The goal is not fake hype. The goal is to make the public surface match the project's real ambition.
The Bottom Line
Web3 marketing in 2026 is less forgiving than it used to be.
People still respond to momentum, but they check more. They look for substance. They compare claims against public evidence. They notice when a project buys attention before earning trust.
Before the next KOL burst, ad campaign, listing push, or investor intro, fix the social proof layer.
It is not the glamorous part of growth. It is the part that makes the glamorous spend convert.
FAQ
What is Web3 social proof?
Web3 social proof is the visible evidence that a project is active, trusted, and worth engaging with. It can include community activity, credible replies, founder visibility, proof assets, AMAs, partner mentions, user traction, media coverage, and clear public communication.
Why should social proof come before KOL marketing?
KOL marketing creates attention, but users still click through and judge the project. If the project's X, Telegram, website, or proof assets look weak, the campaign loses conversion. Social proof gives KOL traffic a stronger place to land.
Is social proof the same as fake engagement?
No. Fake engagement tries to simulate interest without substance. Real social proof makes actual project strengths more visible: clear messaging, real conversations, responsive community management, founder presence, proof assets, AMAs, and credible third-party validation.
How long does a Web3 social proof sprint take?
A focused first sprint can take 14 days.
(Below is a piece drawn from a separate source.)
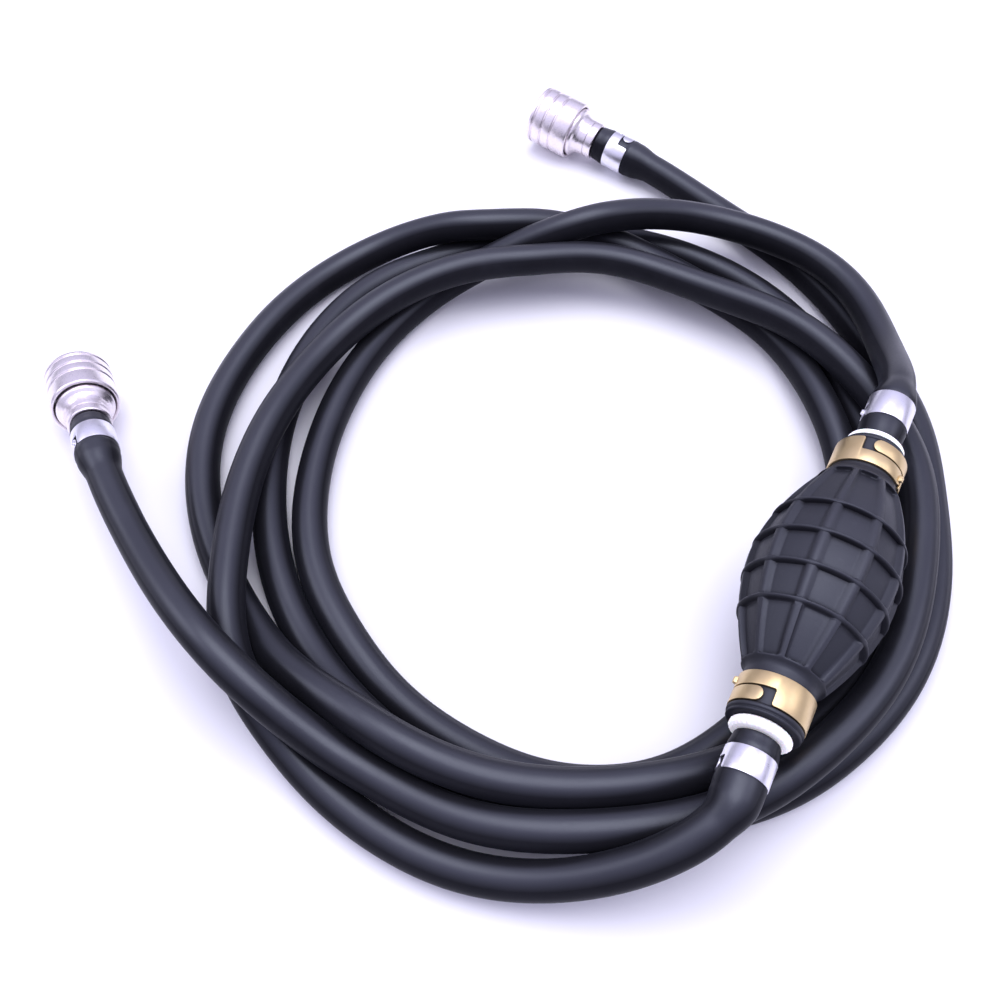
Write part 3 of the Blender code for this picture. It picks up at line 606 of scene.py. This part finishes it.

That is enough to audit the public surface, clean up narrative, create basic proof assets, improve X and Telegram presentation, and prepare a better distribution push. More mature programs usually run this as an ongoing operating loop.
What should a token launch fix before paid ads?
Before paid ads, a token launch should fix its landing page, X profile, Telegram onboarding, token utility explanation, founder/team proof, FAQ, risk disclosures, community moderation, and the proof assets that explain why the project deserves attention now.